If you are not managing PPV at all, or you are paying it lip service, I can guarantee that you are at a minimum losing money and for sure you are losing the opportunity to make money.

Do not be deceived by the small variances in the piece price of a particular sku. When extended by the volumes purchased across all skus these numbers will add up and can be substantial.

I have seen cases where companies have made tens of millions of dollars through aggressive PPV management. I have also seen cases where companies have lost millions of dollars because they are completely blind to the necessity of PPV management.

This is not just the purview of Finance. Truly world class Procurement organizations manage PPV as a core part of their strategy. They have the processes, skills, training, and systems in place to allow them to manage and optimize Purchase Price Variance.

Pay attention to the pennies and the dollars will take care of themselves.

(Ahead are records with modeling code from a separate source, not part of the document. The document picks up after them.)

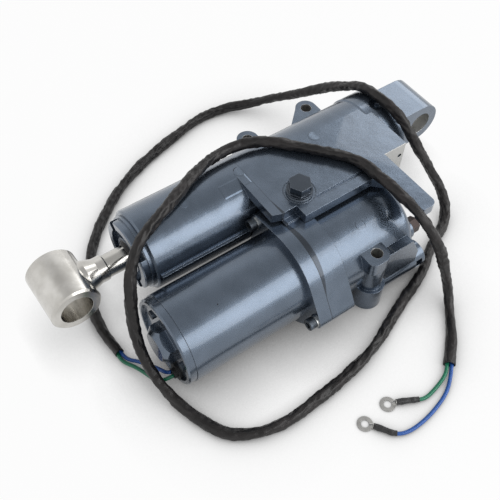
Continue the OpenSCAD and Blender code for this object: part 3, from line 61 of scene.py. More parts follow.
# Harness sleeve
# One black vinyl sleeve, shrunk unevenly over two wires, leaves the motor's tail, circles the
# whole unit once, crosses over the barrel and the plate, and ends beyond the reservoir. Its line
# is the one that the solids follow.
# All places and sizes typed from here on are in mm, up to the studio
FOOT = -57
FLOOR_GAP = 0.05
SLEEVE_R = 4.3
SLEEVE_STEP = 1.3
SLEEVE_SIDES = 28
SLEEVE_MOUTH_DEPTH = 4
SLEEVE_LINE = [
    (339, 46, -52.5), (340, 20, -52.5), (336, -6, -52.5), (325, -29, -52.5), (313, -52, -52.5),
    (296, -72, -52.5), (277, -89, -52.5), (256, -105, -52.5), (233, -117, -52.5),
    (209, -127, -52.5), (184, -134, -52.5), (159, -141, -52.5), (133, -145, -52.5),
    (108, -141, -51), (87, -129, -46), (70, -113, -35), (60, -94, -21), (53, -75, -5),
    (47, -56, 11), (45, -36, 25.5), (44.6, -24, 34.4), (44, -11, 40), (43.5, 2, 41),
    (42, 15, 39.8), (39, 29, 33.5), (35, 40, 22.5), (30, 50, 8), (20, 61, -14), (13, 75, -35),
    (15, 86, -46.5), (25, 96, -52.3), (43, 105, -52.5), (62, 115, -52.5), (75, 123.5, -52.5),
    (90, 130, -52.5), (111, 137.5, -52.5), (135, 147, -52.5), (158, 156.5, -52.5),
    (183, 163, -52.5), (209, 167, -52.5), (235, 169, -52.5), (261, 170, -52.5),
    (285, 165, -52.5), (306, 151, -52.5), (318, 128, -52), (325.5, 104, -47.5),
    (329.5, 83, -34.5), (328, 62, -17.5), (321.5, 45, 1), (312, 31, 20), (304, 24.5, 29.5),
    (294, 18.5, 36), (272, 9, 39.8), (248, -2, 40), (225, -14, 37.9), (202, -22, 35.5),
    (178, -22, 36), (158, -11, 39.2), (139, 9, 39.8), (121, 29, 39.8), (107, 50, 39.8),
    (103.5, 75, 39.9), (102.3, 88, 39.6), (101.8, 101, 38.9), (101.3, 110, 37.9),
    (100.3, 116.5, 35.7), (98.7, 121.5, 31.8), (96.8, 126, 27), (94, 132, 19.5), (90, 138, 8),
    (83, 145, -16), (79.5, 150, -33), (80.5, 158, -46), (88, 169, -52.3), (105, 189, -52.5),
    (124, 206, -52.5),
]


def metres(points):
    return [Vector(p) * MM for p in points]


def run_length(line):
    return sum((b - a).length for a, b in zip(line, line[1:]))


def smooth_line(points, step):
    """Points about a step apart on one smooth curve through the given ones, and its length."""
    parts = 16
    ends = [points[0] * 2 - points[1]] + points + [points[-1] * 2 - points[-2]]
    fine = []
    for p0, p1, p2, p3 in zip(ends, ends[1:], ends[2:], ends[3:]):
        t1 = (p1 - p0).length ** 0.5
        t2 = t1 + (p2 - p1).length ** 0.5
        t3 = t2 + (p3 - p2).length ** 0.5
        for i in range(parts):
            t = t1 + (t2 - t1) * i / parts
            a1 = p0.lerp(p1, t / t1)
            a2 = p1.lerp(p2, (t - t1) / (t2 - t1))
            a3 = p2.lerp(p3, (t - t2) / (t3 - t2))
            b1 = a1.lerp(a2, t / t2)
            b2 = a2.lerp(a3, (t - t1) / (t3 - t1))
            fine.append(b1.lerp(b2, (t - t1) / (t2 - t1)))
    fine.append(points[-1].copy())
    length = run_length(fine)
    count = max(4, round(length / step))
    even, walked, i = [fine[0]], 0.0, 0
    for k in range(1, count):
        goal = length * k / count
        while walked + (fine[i + 1] - fine[i]).length < goal:
            walked += (fine[i + 1] - fine[i]).length
            i += 1
        even.append(fine[i].lerp(fine[i + 1], (goal - walked) / (fine[i + 1] - fine[i]).length))
    even.append(fine[-1])
    return even, length


def piece(name, mesh, body="housing"):
    """Turns a finished mesh into a smooth object that rides on a body."""
    bmesh.ops.recalc_face_normals(mesh, faces=mesh.faces)
    data = bpy.data.meshes.new(name)
    mesh.to_mesh(data)
    mesh.free()
    for face in data.polygons:
        face.use_smooth = True
    made = bpy.data.objects.new(name, data)
    SCENE.collection.objects.link(made)
    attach(made, body)
    return made


def skin(mesh, rings):
    """Joins rings of points into a tube that is closed at both ends."""
    sides = len(rings[0])
    for low, high in zip(rings, rings[1:]):
        for k in range(sides):
            mesh.faces.new((low[k], low[(k + 1) % sides], high[(k + 1) % sides], high[k]))
    mesh.faces.new(rings[0][::-1])
    mesh.faces.new(rings[-1])


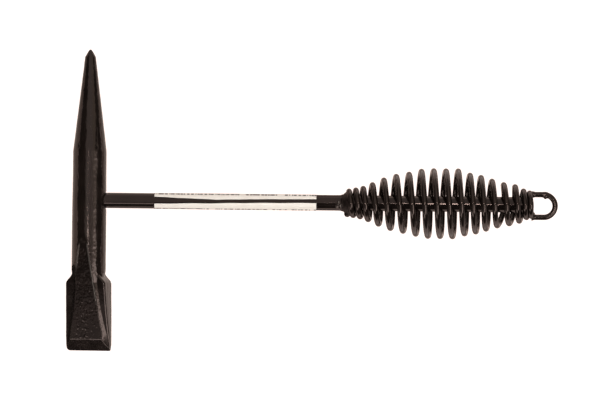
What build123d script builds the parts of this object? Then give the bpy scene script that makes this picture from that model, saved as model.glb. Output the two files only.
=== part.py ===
from build123d import *
import os
from math import atan2, cos, degrees, pi, sin, sqrt

# Welder's chipping hammer with a coil-spring grip, lying on its side. Millimetres.
# +X runs along the handle from the head towards the hanging loop, +Y is the pick side of the
# head, +Z is up. The origin is the middle of the spring grip, on the handle's axis.

# ---- driving dimensions ----
ROD_RADIUS = 4.75            # 3/8 in bar
WIRE_RADIUS = 1.5875         # 1/8 in wire, for the spring and the hanging loop
HEAD_X = -213.0              # the head's axis

BODY_RADIUS = 10.25
PICK_TIP_Y = 91.9
PICK_TIP_RADIUS = 0.4
PICK_BEVEL_Y = 87.4
PICK_BEVEL_RADIUS = 3.0
PICK_BASE_Y = 30.0

CHISEL_TURN = 20.0           # the blade is turned this far about the head's axis, in degrees
WEDGE_TOP_Y = -26.0          # where the flattened front and back faces begin
BLADE_TOP_Y = -50.0
SHARPENING_Y = -84.9
EDGE_Y = -91.8
WEDGE_BOTTOM_HALF = 3.65     # half thickness at the sharpening line
EDGE_HALF = 0.35             # half thickness of the cutting edge
SHOULDER_TOP_Y = -43.5
SHOULDER_HALF_WIDTH = 9.3
RUNOUT_Y = -62.0             # where the round body has disappeared into the blade
RUNOUT_RADIUS = 6.0

EYE_CHAMFER = 0.9            # at the handle's side of the eye
PLUG_DEPTH = 3.2             # the plug weld fills the far end of the eye
PLUG_MOUTH_RADIUS = 6.4

ROD_END_X = 56.5
ROD_CHAMFER = 0.6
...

Originally published on January 5, 2021.

2 thoughts on “Purchase Price Variance (PPV)! A Profit or Loss Opportunity?”

  1. PPV is indeed an opportunity! But it must not be used as a single measure. I have seen great PPV that was offset by quality issues. The PPV was due to “cheaper” not “better value”. PPV can also be generated by purchasing much larger quantities than needed. Those larger quantities also leave you open to write-offs as design and engineering changes make items obsolete or slow moving. None of this means we ignore PPV – it means we take a holistic view and increase several factors together. It means that we include engineering, marketing and other groups in this quest!

  2. The PPV should not be the only measure or statistic to determine procurement or purchasing value. It can lead to inventory obsolescence and thus large write-offs. Just as we use CRM to measure customer service value we should be using Supplier Relationship Management systems to measure the value of materials purchased.